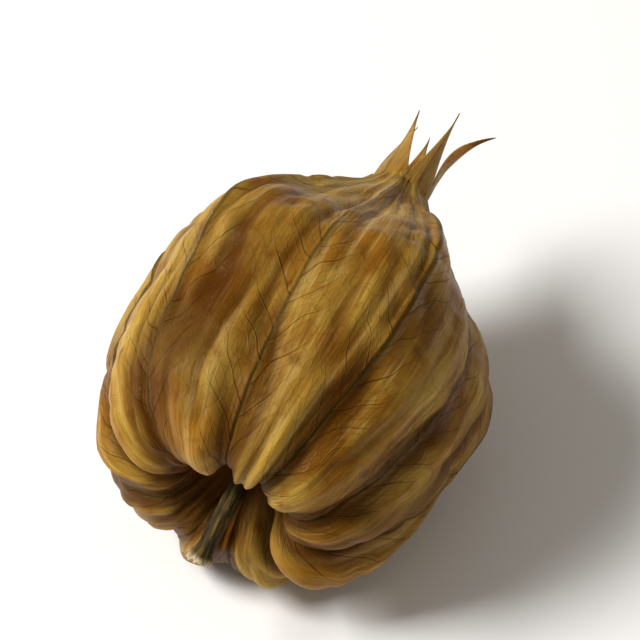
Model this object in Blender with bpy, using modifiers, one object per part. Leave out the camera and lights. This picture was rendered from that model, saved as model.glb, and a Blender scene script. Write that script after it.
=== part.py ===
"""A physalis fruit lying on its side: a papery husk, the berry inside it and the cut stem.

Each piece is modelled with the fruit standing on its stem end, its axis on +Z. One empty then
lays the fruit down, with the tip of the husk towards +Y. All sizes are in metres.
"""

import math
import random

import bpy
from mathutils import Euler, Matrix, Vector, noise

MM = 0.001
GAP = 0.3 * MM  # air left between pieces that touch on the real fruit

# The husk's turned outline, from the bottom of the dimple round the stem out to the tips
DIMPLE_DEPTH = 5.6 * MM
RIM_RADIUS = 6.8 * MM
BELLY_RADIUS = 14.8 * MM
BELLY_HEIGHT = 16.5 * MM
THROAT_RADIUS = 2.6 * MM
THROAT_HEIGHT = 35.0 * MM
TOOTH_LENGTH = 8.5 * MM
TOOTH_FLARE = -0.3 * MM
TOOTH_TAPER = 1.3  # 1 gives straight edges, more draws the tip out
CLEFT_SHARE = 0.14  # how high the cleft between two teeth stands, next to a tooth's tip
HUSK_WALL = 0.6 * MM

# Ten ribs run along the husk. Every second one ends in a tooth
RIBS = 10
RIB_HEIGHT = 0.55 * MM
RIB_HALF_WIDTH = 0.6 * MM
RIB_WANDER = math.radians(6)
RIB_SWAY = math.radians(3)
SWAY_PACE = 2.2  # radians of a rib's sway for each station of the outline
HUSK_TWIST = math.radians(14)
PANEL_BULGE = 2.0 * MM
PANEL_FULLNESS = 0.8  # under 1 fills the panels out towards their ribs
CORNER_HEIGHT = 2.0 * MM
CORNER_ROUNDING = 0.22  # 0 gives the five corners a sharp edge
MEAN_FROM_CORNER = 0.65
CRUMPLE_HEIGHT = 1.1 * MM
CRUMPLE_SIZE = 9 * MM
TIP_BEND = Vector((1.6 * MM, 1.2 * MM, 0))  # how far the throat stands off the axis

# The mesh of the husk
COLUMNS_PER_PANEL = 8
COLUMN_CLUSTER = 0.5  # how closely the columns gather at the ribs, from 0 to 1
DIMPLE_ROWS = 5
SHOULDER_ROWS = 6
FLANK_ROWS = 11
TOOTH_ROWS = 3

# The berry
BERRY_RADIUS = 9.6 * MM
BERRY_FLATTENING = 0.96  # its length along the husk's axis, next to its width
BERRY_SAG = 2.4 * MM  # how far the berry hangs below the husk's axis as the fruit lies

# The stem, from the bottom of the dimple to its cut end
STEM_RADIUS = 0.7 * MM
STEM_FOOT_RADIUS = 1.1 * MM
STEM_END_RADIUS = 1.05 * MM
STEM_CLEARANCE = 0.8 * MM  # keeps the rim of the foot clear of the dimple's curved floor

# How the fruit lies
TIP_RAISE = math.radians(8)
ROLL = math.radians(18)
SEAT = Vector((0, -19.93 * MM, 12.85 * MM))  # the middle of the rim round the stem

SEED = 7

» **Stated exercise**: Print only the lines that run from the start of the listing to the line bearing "GAP = 0.3 *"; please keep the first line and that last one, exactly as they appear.

» **Response**:
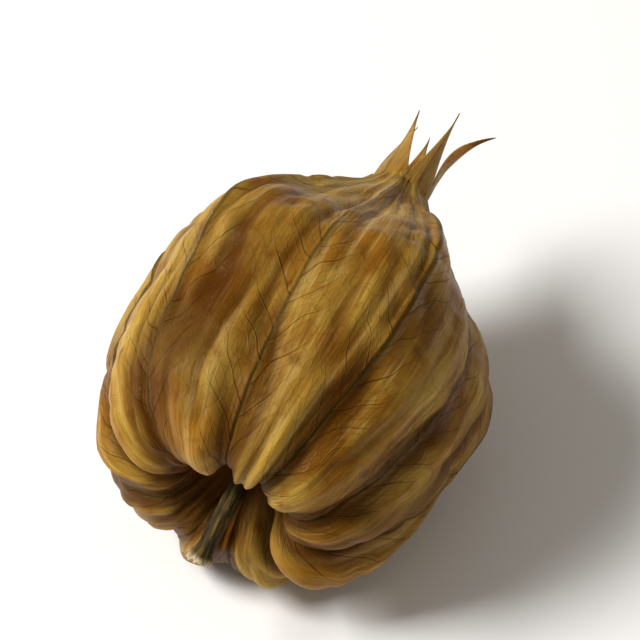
Model this object in Blender with bpy, using modifiers, one object per part. Leave out the camera and lights. This picture was rendered from that model, saved as model.glb, and a Blender scene script. Write that script after it.
=== part.py ===
"""A physalis fruit lying on its side: a papery husk, the berry inside it and the cut stem.

Each piece is modelled with the fruit standing on its stem end, its axis on +Z. One empty then
lays the fruit down, with the tip of the husk towards +Y. All sizes are in metres.
"""

import math
import random

import bpy
from mathutils import Euler, Matrix, Vector, noise

MM = 0.001
GAP = 0.3 * MM  # air left between pieces that touch on the real fruit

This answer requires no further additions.